[Object modeling scripts]

——

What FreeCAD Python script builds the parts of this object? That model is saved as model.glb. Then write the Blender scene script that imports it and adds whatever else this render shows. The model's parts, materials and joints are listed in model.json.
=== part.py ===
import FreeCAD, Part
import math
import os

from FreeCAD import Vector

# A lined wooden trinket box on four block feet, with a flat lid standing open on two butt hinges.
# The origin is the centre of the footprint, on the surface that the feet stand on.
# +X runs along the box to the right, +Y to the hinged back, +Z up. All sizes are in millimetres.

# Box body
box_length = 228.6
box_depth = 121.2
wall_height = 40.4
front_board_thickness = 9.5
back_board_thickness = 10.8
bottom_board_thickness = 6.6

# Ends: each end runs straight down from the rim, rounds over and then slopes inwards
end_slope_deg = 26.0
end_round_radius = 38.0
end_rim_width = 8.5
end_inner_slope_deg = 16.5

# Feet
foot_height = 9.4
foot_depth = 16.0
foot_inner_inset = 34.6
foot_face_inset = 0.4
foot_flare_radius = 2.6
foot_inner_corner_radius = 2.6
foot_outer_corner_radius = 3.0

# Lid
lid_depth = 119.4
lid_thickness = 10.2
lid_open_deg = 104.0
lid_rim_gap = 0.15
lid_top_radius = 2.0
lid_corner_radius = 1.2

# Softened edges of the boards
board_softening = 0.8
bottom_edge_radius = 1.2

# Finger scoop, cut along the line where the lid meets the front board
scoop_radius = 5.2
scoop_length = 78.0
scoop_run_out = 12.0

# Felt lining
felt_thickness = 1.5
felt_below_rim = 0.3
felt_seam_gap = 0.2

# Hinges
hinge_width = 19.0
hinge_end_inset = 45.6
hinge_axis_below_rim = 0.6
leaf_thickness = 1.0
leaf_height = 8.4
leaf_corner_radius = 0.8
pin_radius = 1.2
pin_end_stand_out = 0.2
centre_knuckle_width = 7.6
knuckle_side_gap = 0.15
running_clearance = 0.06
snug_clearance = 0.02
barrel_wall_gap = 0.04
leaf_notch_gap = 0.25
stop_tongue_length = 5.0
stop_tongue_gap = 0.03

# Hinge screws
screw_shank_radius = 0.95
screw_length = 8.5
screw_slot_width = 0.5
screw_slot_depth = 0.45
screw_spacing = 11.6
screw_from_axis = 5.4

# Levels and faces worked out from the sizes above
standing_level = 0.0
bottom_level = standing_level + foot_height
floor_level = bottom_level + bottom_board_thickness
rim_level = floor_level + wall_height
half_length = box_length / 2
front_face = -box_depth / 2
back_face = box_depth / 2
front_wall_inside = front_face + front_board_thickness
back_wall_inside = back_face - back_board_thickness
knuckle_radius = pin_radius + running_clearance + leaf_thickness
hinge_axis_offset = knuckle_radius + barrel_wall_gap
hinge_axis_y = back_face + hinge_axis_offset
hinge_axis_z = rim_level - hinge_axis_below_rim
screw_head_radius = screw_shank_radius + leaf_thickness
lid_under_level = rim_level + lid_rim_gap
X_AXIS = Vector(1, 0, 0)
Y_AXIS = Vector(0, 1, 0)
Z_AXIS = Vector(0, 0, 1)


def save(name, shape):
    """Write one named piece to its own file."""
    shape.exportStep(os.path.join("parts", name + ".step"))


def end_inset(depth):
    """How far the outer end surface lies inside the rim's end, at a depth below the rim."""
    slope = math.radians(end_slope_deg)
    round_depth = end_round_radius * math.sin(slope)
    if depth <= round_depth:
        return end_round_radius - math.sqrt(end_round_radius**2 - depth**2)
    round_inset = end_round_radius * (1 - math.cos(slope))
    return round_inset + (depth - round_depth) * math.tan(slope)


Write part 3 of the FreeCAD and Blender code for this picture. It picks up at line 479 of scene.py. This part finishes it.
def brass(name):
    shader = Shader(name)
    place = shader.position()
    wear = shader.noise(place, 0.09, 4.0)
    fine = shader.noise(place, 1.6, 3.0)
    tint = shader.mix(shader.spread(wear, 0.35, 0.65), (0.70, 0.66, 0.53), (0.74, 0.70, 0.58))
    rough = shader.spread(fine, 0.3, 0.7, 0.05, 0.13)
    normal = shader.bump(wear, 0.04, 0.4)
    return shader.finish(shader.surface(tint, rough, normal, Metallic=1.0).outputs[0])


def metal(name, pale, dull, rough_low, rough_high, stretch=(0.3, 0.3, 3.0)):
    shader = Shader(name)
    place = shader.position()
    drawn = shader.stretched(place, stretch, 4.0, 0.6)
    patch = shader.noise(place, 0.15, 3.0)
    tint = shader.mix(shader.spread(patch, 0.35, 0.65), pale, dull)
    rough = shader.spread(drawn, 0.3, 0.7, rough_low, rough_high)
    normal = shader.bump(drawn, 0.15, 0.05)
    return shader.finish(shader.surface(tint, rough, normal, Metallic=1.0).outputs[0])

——

PROBLEM STATEMENT:
Pull out every line in the material above where "parts" occurs.

REPLY:
What FreeCAD Python script builds the parts of this object? That model is saved as model.glb. Then write the Blender scene script that imports it and adds whatever else this render shows. The model's parts, materials and joints are listed in model.json.
    shape.exportStep(os.path.join("parts", name + ".step"))